AVAILABLE DATA:
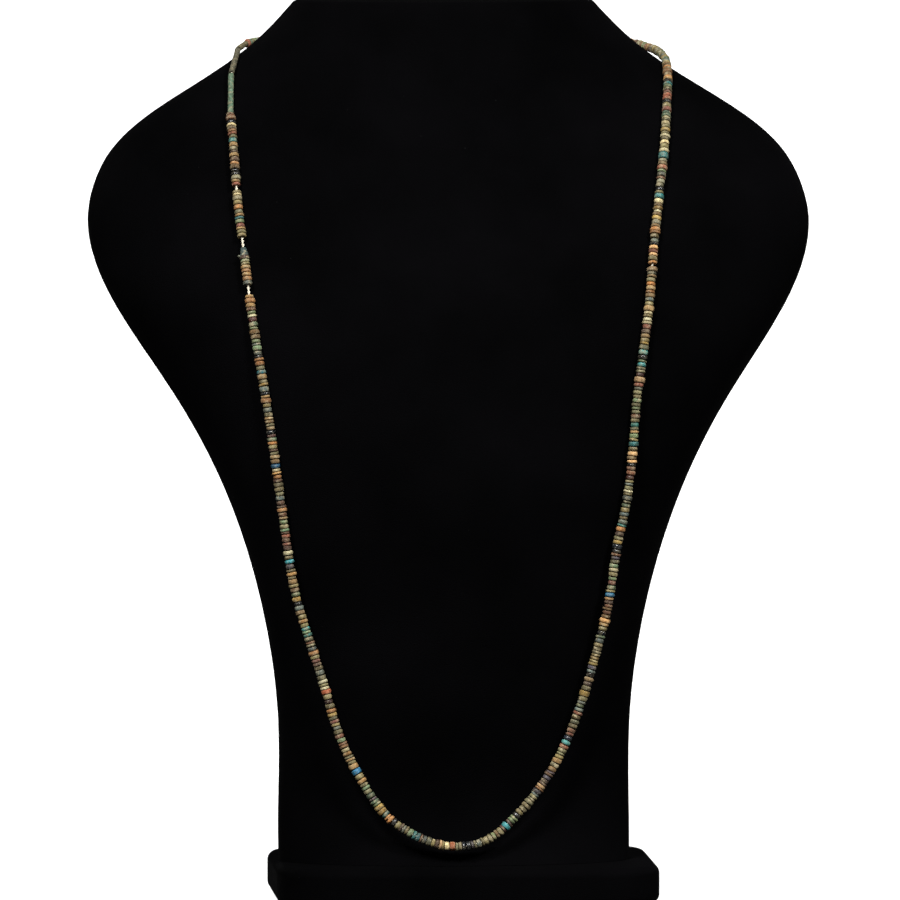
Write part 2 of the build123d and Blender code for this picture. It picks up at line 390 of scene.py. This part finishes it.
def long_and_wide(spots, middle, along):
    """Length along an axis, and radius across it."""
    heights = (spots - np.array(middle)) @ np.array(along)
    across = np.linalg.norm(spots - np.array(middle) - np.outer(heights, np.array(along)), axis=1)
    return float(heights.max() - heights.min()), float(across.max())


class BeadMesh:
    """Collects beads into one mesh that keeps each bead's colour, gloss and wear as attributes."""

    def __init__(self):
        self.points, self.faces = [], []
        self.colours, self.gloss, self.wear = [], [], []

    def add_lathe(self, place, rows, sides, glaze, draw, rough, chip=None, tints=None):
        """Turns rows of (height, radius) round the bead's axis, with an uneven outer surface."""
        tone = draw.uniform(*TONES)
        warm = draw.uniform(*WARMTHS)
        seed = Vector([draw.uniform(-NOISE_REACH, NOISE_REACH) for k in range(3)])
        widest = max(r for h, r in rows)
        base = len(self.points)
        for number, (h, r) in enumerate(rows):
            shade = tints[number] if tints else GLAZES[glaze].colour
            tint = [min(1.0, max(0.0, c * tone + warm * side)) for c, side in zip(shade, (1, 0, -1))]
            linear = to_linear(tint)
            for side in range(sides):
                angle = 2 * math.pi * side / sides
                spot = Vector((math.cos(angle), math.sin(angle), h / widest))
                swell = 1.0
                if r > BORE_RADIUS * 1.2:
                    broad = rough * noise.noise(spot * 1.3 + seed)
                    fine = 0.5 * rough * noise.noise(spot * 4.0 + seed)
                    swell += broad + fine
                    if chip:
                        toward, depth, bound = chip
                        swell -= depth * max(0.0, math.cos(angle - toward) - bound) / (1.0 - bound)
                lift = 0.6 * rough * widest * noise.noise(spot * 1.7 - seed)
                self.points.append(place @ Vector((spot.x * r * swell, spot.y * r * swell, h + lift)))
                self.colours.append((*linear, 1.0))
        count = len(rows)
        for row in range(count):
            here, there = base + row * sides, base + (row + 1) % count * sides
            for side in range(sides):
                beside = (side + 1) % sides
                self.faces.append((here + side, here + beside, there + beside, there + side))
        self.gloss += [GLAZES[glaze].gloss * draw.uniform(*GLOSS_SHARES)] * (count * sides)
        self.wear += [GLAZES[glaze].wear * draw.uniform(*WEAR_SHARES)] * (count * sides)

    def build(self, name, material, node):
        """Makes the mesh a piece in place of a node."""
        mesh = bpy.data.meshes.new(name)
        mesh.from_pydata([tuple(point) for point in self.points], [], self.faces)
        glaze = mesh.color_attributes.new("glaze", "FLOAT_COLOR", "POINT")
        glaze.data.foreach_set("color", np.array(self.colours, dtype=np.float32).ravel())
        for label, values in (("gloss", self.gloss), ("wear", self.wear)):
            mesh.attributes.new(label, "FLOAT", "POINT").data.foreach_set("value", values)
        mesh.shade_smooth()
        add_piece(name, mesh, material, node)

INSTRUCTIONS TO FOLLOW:
Please repeat word for word the lines above that run from the beginning through the line containing "self.colours, self.gloss, self.wear", keeping both the first and that last line.

FULL RESPONSE:
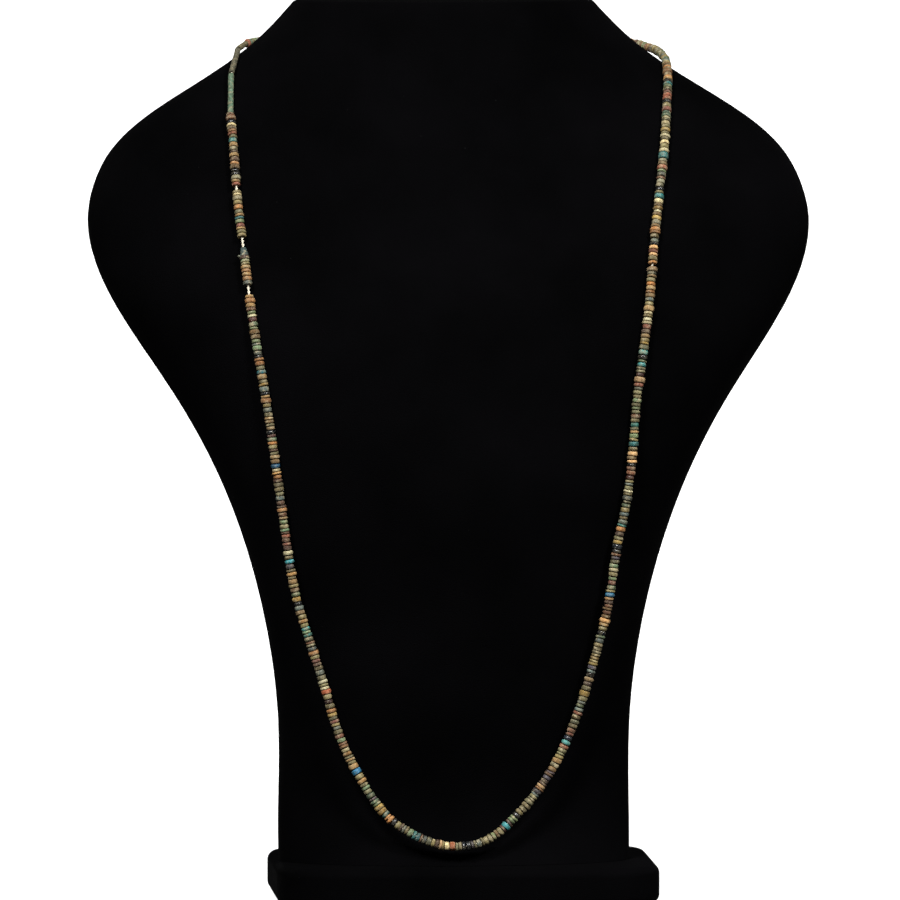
Write part 2 of the build123d and Blender code for this picture. It picks up at line 390 of scene.py. This part finishes it.
def long_and_wide(spots, middle, along):
    """Length along an axis, and radius across it."""
    heights = (spots - np.array(middle)) @ np.array(along)
    across = np.linalg.norm(spots - np.array(middle) - np.outer(heights, np.array(along)), axis=1)
    return float(heights.max() - heights.min()), float(across.max())


class BeadMesh:
    """Collects beads into one mesh that keeps each bead's colour, gloss and wear as attributes."""

    def __init__(self):
        self.points, self.faces = [], []
        self.colours, self.gloss, self.wear = [], [], []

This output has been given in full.